Your teacher is thinking of adding a new item: a Cinnamon Roll. Here's the cost data:
- 1 batch makes 12 cinnamon rolls
- Total ingredient cost per batch: $11.40
- Each roll uses 1 paper bag: $0.04 each
- Waste factor: 8%
Step 1: Cost per roll (before waste) = ___________________________
Step 2: Add packaging cost = ___________________________
Step 3: Add 8% waste factor = ___________________________
Step 4: Total cost per roll = ___________________________
Step 5: If you want a 65% gross margin, what must the price be?
Hint: Price = Cost ÷ (1 − margin %) = Cost ÷ 0.35
Minimum price = ___________________________
Step 6: What would you actually charge? (Round to a "menu-friendly" price)

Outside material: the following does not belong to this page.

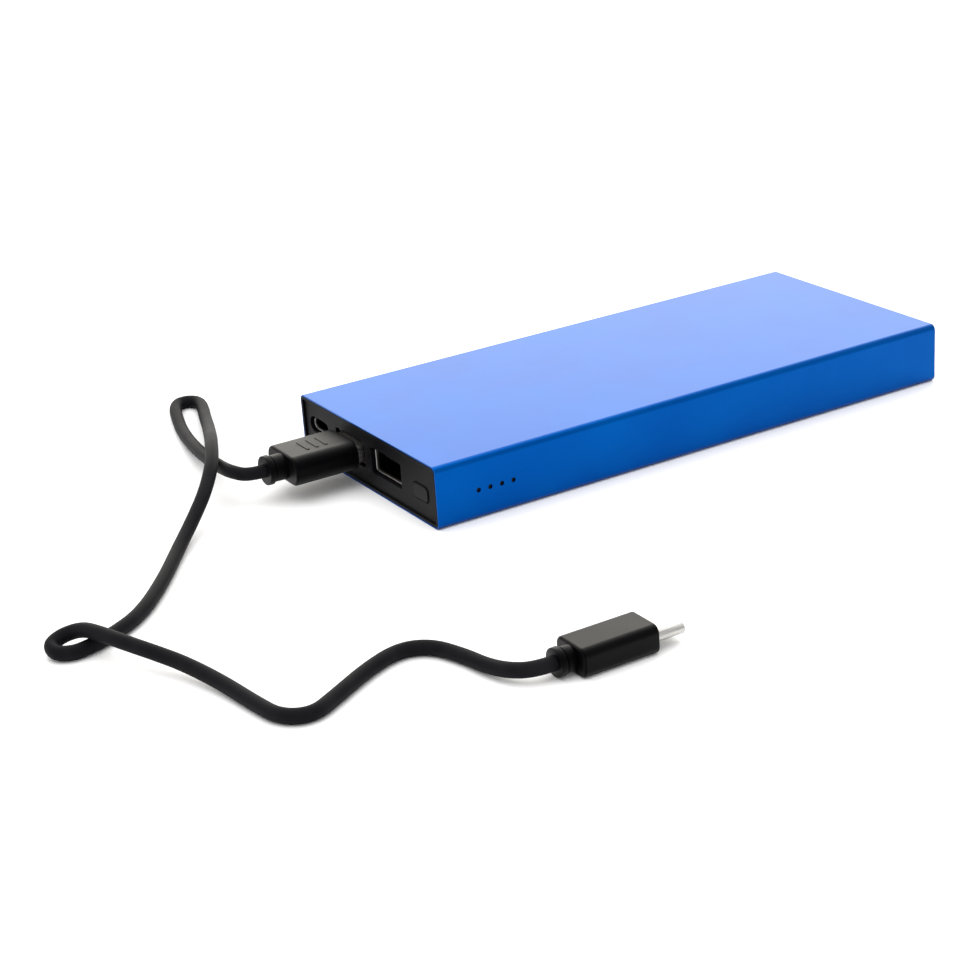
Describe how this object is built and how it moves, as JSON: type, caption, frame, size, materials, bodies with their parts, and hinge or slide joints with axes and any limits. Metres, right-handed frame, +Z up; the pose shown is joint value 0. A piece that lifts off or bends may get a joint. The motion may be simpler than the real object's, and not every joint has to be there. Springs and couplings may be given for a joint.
{
  "type": "power bank",
  "caption": "Slim power bank in a blue aluminium sleeve with black end caps, USB sockets, a power button, and a charging lead plugged in.",
  "frame": {"origin": "middle of the power bank's underside, measured without the lead", "axes": "+X from the port end towards the rear end, +Z up, -Y side wall carries the charge indicator holes"},
  "size_m": [0.2408, 0.1959, 0.015],
  "materials": {
    "sleeve": "blue anodised, fine satin",
    "cap": "black, fine moulded texture",
    "button": "black, smooth satin",
    "socket_metal": "nickel plated",
    "tongue": "black nylon",
    "gold": "gold plated contacts",
    "carrier": "dark grey moulding",
    "pouch": "laminated foil",
    "foam": "closed-cell foam",
    "tape": "double-sided tape",
    "nickel": "nickel strip",
    "board": "green solder mask",
    "screw": "zinc plated",
    "chip": "moulded epoxy",
    "ferrite": "ferrite",
    "ceramic": "ceramic chip",
    "led": "clear epoxy",
    "guide": "smoked clear plastic",
    "plug_moulding": "black soft moulding",
    "cable": "black satin jacket"
  },
  "bodies": {
    "case": {"sleeve": "sleeve", "port_cap": "cap", "rear_cap": "cap", "carrier": "carrier", "cell_lower": "pouch", "cell_upper": "pouch", "cell_tape": "tape", "top_foam": "foam", "positive_tab": "nickel", "negative_tab": "nickel", "circuit_board": "board", "board_screws": "screw", "inductor": "ferrite", "power_chip": "chip", "protection_chips": "chip", "capacitors": "ceramic", "resistors": "chip", "usb_a_shell_1": "socket_metal", "usb_a_shell_2": "socket_metal", "usb_a_tongue_1": "tongue", "usb_a_tongue_2": "tongue", "usb_a_contacts_1": "gold", "usb_a_contacts_2": "gold", "usb_c_shell": "socket_metal", "usb_c_tongue": "tongue", "usb_c_contacts": "gold", "tact_switch_body": "chip", "indicator_leds": "led", "light_guide": "guide"},
    "power_button": {"power_button": "button", "tact_plunger": "button"},
    "charging_lead": {"usb_a_plug_shell": "socket_metal", "usb_a_plug_insert": "tongue", "usb_a_plug_contacts": "gold", "usb_a_plug_body": "plug_moulding", "usb_a_strain_relief": "plug_moulding", "lead_cable": "cable", "usb_c_plug_body": "plug_moulding", "usb_c_strain_relief": "plug_moulding", "usb_c_plug_shell": "socket_metal", "usb_c_plug_insert": "tongue"}
  },
  "joints": [
    {"name": "power_button_press", "type": "slide", "parent": "case", "child": "power_button", "axis": [1, 0, 0], "range_m": [0, 0.0003], "stiffness_N_per_m": 4000},
    {"name": "lead_unplug", "type": "slide", "parent": "case", "child": "charging_lead", "axis": [-1, 0, 0], "range_m": [0, 0.013]}
  ]
}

Your choice: ___________________________ because ___________________________
📖 Glossary — The Scholar's Cup Vocabulary
Every professional field has its own language. Here are the key terms you used in this simulation — in math class AND in the real business world.
Math & Number Concepts
- Rational Number
- Any number that can be written as a fraction a/b, where b ≠ 0. Includes whole numbers, fractions, decimals, and negative numbers. Example: ¾ cup of flour = 0.75 cups.
- Unit Rate
- The cost or quantity for exactly one unit. Example: $0.125 per tablespoon of coffee. Calculated by dividing total cost by total units.
- Proportion
- An equation showing two ratios are equal. Used in recipe scaling: 24 cookies / $7.81 = 60 cookies / x.
- Scaling Factor
- The number you multiply by to change a recipe size. To go from 24 to 60 cookies: scaling factor = 60 ÷ 24 = 2.5.
- Percentage
- A ratio expressed as a part per 100. 32% food cost means for every $1.00 of revenue, $0.32 was spent on ingredients.
- Decimal
- A way to write a fraction using base-10 place value. $1.25 = 1 and 25/100 dollars. All prices in business use decimals.

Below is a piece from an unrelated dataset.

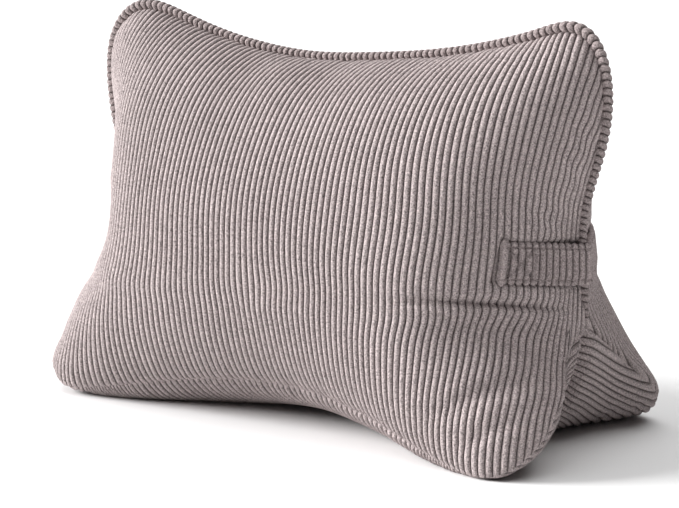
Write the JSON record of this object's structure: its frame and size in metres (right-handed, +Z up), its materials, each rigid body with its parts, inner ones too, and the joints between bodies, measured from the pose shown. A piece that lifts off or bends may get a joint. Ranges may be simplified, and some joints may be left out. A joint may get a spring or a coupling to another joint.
{
  "type": "lumbar support pillow",
  "caption": "Three-lobed ribbed cloth support pillow that stands on two feet, with a welted upper seam and a strap handle at one end.",
  "frame": {"origin": "middle of the pillow's outer box in plan, on the surface that its two feet stand on", "axes": "+X along the pillow towards the end with the strap handle, -Y towards the front, +Z up"},
  "size_m": [0.4701, 0.2514, 0.3182],
  "materials": {
    "cover": "soft ribbed corduroy, matt",
    "welt": "soft ribbed corduroy, matt",
    "handle": "soft ribbed corduroy, matt"
  },
  "bodies": {
    "root": {"cushion": "cover", "welt": "welt", "handle": "handle"}
  },
  "joints": []
}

Business & Accounting Terms
- Revenue
- The total amount of money earned from sales before any expenses are subtracted. Also called "top line" or "gross sales." Revenue = Quantity Sold × Price Per Item.

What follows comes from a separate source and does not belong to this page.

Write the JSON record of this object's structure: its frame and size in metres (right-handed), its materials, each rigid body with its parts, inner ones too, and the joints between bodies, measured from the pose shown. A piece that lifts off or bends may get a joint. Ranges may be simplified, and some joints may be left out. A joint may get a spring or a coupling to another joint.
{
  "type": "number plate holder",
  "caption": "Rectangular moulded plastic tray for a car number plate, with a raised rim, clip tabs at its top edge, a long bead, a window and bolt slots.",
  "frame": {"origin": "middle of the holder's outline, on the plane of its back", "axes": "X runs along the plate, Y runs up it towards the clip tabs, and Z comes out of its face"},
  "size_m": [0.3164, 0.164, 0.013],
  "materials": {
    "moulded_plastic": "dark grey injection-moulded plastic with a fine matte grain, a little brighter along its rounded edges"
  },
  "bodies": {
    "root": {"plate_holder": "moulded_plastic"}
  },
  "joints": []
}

- Cost of Goods Sold (COGS)
- The direct ingredient cost of everything you sold. Does not include overhead, labor, or packaging. The most direct measure of how expensive your product is to make.
- Gross Profit
- Revenue minus COGS. The profit before overhead and operating expenses are subtracted. Formula: Gross Profit = Revenue − COGS.
- Net Profit
- Gross profit minus all other expenses (overhead, labor, etc.). The "real" profit — what's actually left for the business or, in your case, the Renaissance Festival fund!
- Operating Expenses
- Ongoing costs of running the business that are not directly tied to making one specific product. Includes supplies, rent, utilities. Also called "overhead."
- Fixed Cost
- A cost that stays the same regardless of how much you sell. Example: your startup investment of $81.50 was paid once, no matter how many cookies you sold.
- Variable Cost
- A cost that changes based on how much you produce or sell. Ingredient costs are variable — the more cookies you make, the more flour you buy.
- Overhead
- The ongoing costs of keeping a business running — supplies, packaging, cleaning — that aren't part of making one item. Must be covered before any profit is earned.
- Profit Margin
- What percent of your revenue is profit. Formula: (Profit ÷ Revenue) × 100. Higher is better. Most cafés aim for 3–9% net margin; your donated labor makes yours much higher.
- Markup
- How much you add to the cost to set a selling price, expressed as a percent of cost. Formula: (Sell Price − Cost) ÷ Cost × 100. Different from margin!
- Food Cost Percentage
- The ingredient cost as a percent of the selling price. Industry standard: 28%–35%. Formula: COGS ÷ Revenue × 100. The chef's most important number.
- Cost-Plus Pricing
- Setting a price by starting with your cost and adding a desired markup. Simple, reliable, and ensures you always cover costs. Used by most food businesses for new items.
- Commissary
- A licensed commercial kitchen rented by food businesses for production. Real commissaries cost $10–$25/hour. Your class used the school kitchen for free — a major advantage.
- Labor Cost
- The cost of paying workers for their time. Usually the largest expense in food service. Industry target: 25–35% of revenue. Your class's donated labor is the financial engine of this fundraiser.
- Profit & Loss Statement
- A financial document showing all revenue, all expenses, and the resulting profit or loss over a time period. Also called an "income statement" or "P&L." Every business uses one.
- Batch Cost
- The total ingredient cost to produce one full batch of a recipe. Must be divided by the number of items per batch to find the cost per unit.
- Waste Factor
- An extra percentage added to ingredient cost to account for broken items, burnt batches, and measurement errors. Typically 5–15% for baked goods. Real businesses always include this.
- Break-Even Point
- The number of sales needed so total revenue exactly equals total costs — no profit, no loss. Below this point: losing money. Above this: earning profit.
Food & Operations Terms
- Mise en Place
- French for "everything in its place." The professional kitchen practice of prepping and organizing all ingredients before you start cooking. Reduces mistakes and waste.
- Par Level
- The minimum amount of an ingredient you keep on hand. When your stock drops to par, you order more. Used in inventory management to avoid running out mid-service.
- Inventory
- A complete count of all supplies and ingredients on hand. Done weekly in a café to know what to buy and to check for shrinkage (theft or spoilage).
- Shrinkage
- The loss of inventory due to spoilage, breakage, or theft. Managed through the waste factor in cost calculations. All businesses track shrinkage carefully.
From Math Class to the Renaissance
Every calculation you made in this simulation is the same math that real restaurant owners, bakery managers, and café operators use every single day. You didn't just learn rational numbers — you learned how the world works.
Now go build those costumes. You earned them.